ISLAMABAD - India has stepped up attempts to squeeze market of Pakistani products in Afghanistan through a number of incentives offered to the Afghan traders.

According to industry sources, India has been providing goods at subsidised rates to capture the market and is providing them with air tickets at a 75pc rebate, which are big attractions for the Afghan traders.

Afghanistan, sources said used to be a growing market for Pakistani products but due to cheaper products from China and India, Pakistan is becoming less attractive in terms of imports.

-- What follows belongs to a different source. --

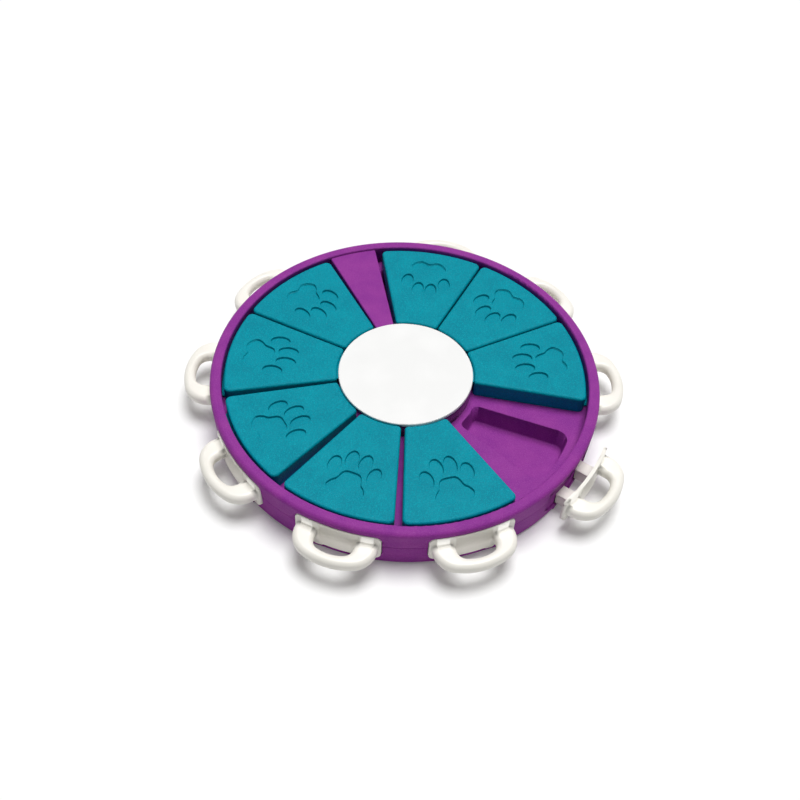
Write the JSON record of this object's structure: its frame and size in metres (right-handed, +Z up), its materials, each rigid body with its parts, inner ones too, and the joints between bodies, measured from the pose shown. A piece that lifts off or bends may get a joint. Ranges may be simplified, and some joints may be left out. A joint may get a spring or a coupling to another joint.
{
  "type": "dog puzzle feeder",
  "caption": "Round dog puzzle feeder: wedge-shaped blocks slide round a track over food pockets, and locks with finger loops pull out of the side wall.",
  "frame": {"origin": "under the centre of the round tray, on the surface that its rubber pads stand on", "axes": "+Z up, -Y towards the front, where the two nearest locks are; +X to the right of that front"},
  "size_m": [0.3789, 0.3725, 0.0433],
  "materials": {
    "purple_plastic": "fine satin moulding",
    "teal_plastic": "fine grained moulding",
    "white_plastic": "fine grained moulding",
    "lock_plastic": "semi-gloss moulding",
    "screw_steel": "plated",
    "pad_rubber": "soft"
  },
  "bodies": {
    "tray_body": {"lower_shell": "purple_plastic", "upper_tray": "purple_plastic", "hub_disc": "white_plastic", "shell_screws": "screw_steel", "disc_screws": "screw_steel", "rubber_pads": "pad_rubber"},
    "block_1": {"slide_block_1": "teal_plastic"},
    "block_2": {"slide_block_2": "teal_plastic"},
    "block_3": {"slide_block_3": "teal_plastic"},
    "block_4": {"slide_block_4": "teal_plastic"},
    "block_5": {"slide_block_5": "teal_plastic"},
    "block_6": {"slide_block_6": "teal_plastic"},
    "block_7": {"slide_block_7": "teal_plastic"},
    "block_8": {"slide_block_8": "teal_plastic"},
    "lock_1": {"lock_handle_1": "lock_plastic"},
    "lock_2": {"lock_handle_2": "lock_plastic"},
    "lock_3": {"lock_handle_3": "lock_plastic"},
    "lock_4": {"lock_handle_4": "lock_plastic"},
    "lock_5": {"lock_handle_5": "lock_plastic"},
    "lock_6": {"lock_handle_6": "lock_plastic"},
    "lock_7": {"lock_handle_7": "lock_plastic"},
    "lock_8": {"lock_handle_8": "lock_plastic"},
    "lock_9": {"lock_handle_9": "lock_plastic"}
  },
  "joints": [
    {"name": "block_1_slide", "type": "hinge", "parent": "tray_body", "child": "block_1", "pos_m": [0, 0, 0.03], "axis": [0, 0, 1], "range_deg": [0, 42]},
    {"name": "block_2_slide", "type": "hinge", "parent": "tray_body", "child": "block_2", "pos_m": [0, 0, 0.03], "axis": [0, 0, 1], "range_deg": [0, 42]},
    {"name": "block_3_slide", "type": "hinge", "parent": "tray_body", "child": "block_3", "pos_m": [0, 0, 0.03], "axis": [0, 0, 1], "range_deg": [0, 42]},
    {"name": "block_4_slide", "type": "hinge", "parent": "tray_body", "child": "block_4", "pos_m": [0, 0, 0.03], "axis": [0, 0, 1], "range_deg": [0, 42]},
    {"name": "block_5_slide", "type": "hinge", "parent": "tray_body", "child": "block_5", "pos_m": [0, 0, 0.03], "axis": [0, 0, 1], "range_deg": [0, 42]},
    {"name": "block_6_slide", "type": "hinge", "parent": "tray_body", "child": "block_6", "pos_m": [0, 0, 0.03], "axis": [0, 0, 1], "range_deg": [-42, 1.5]},
    {"name": "block_7_slide", "type": "hinge", "parent": "tray_body", "child": "block_7", "pos_m": [0, 0, 0.03], "axis": [0, 0, 1], "range_deg": [-42, 1.5]},
    {"name": "block_8_slide", "type": "hinge", "parent": "tray_body", "child": "block_8", "pos_m": [0, 0, 0.03], "axis": [0, 0, 1], "range_deg": [-42, 1.5]},
    {"name": "lock_1_pull", "type": "slide", "parent": "tray_body", "child": "lock_1", "axis": [-0.7918, 0.6108, 0], "range_m": [0, 0.014]},
    {"name": "lock_2_pull", "type": "slide", "parent": "tray_body", "child": "lock_2", "axis": [-1, 0.007, 0], "range_m": [0, 0.014]},
    {"name": "lock_3_pull", "type": "slide", "parent": "tray_body", "child": "lock_3", "axis": [-0.8002, -0.5997, 0], "range_m": [0, 0.014]},
    {"name": "lock_4_pull", "type": "slide", "parent": "tray_body", "child": "lock_4", "axis": [-0.274, -0.9617, 0], "range_m": [0, 0.014]},
    {"name": "lock_5_pull", "type": "slide", "parent": "tray_body", "child": "lock_5", "axis": [0.3641, -0.9314, 0], "range_m": [0, 0.014]},
    {"name": "lock_6_pull", "type": "slide", "parent": "tray_body", "child": "lock_6", "axis": [0.8536, -0.521, 0], "range_m": [-0.014, 0]},
    {"name": "lock_7_pull", "type": "slide", "parent": "tray_body", "child": "lock_7", "axis": [0.9948, 0.1019, 0], "range_m": [0, 0.014]},
    {"name": "lock_8_pull", "type": "slide", "parent": "tray_body", "child": "lock_8", "axis": [0.7302, 0.6833, 0], "range_m": [0, 0.014]},
    {"name": "lock_9_pull", "type": "slide", "parent": "tray_body", "child": "lock_9", "axis": [0.1676, 0.9859, 0], "range_m": [0, 0.014]}
  ],
  "couplings": [
    {"joint": "block_1_slide", "follows": "block_5_slide", "ratio": 1},
    {"joint": "block_2_slide", "follows": "block_5_slide", "ratio": 1},
    {"joint": "block_3_slide", "follows": "block_5_slide", "ratio": 1},
    {"joint": "block_4_slide", "follows": "block_5_slide", "ratio": 1},
    {"joint": "block_7_slide", "follows": "block_6_slide", "ratio": 1},
    {"joint": "block_8_slide", "follows": "block_6_slide", "ratio": 1}
  ]
}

According to the Pakistan Bureau of Statistics, exports to Afghanistan dropped to $1.271b in the FY2017 from $1.437bn in FY2016.

Exports in the first quarter of 2017-2018 stood at $319 million.

The sources also referred to the decreasing containers’ traffic from Pakistan to Afghanistan.

They said 70,000 goods containers were used to pass through between the two countries which has now dropped to just 7,000, reflecting the change of routes for imported goods to Afghans.

Pakistan was the biggest supplier of shalwar qameez suits to Kabul but that too has changed since both India and China are now supplying readymade suits, which are traditionally Pakistani products.

State Bank’s data showed that the imports from Afghanistan increased to $68m in FY17, compared to $40m in FY16.

Similarly, each year thousands of Afghans used to visit Peshawar for medical treatment but now they prefer India due to cheaper treatment.

Sources further said that Peshawar was the main victim of the declining trade with Afghanistan where people have lost their businesses on a large scale.

Out of 200 flourmills, about 100 have been closed down due to a drastic fall in the export of flour to Afghanistan, he added.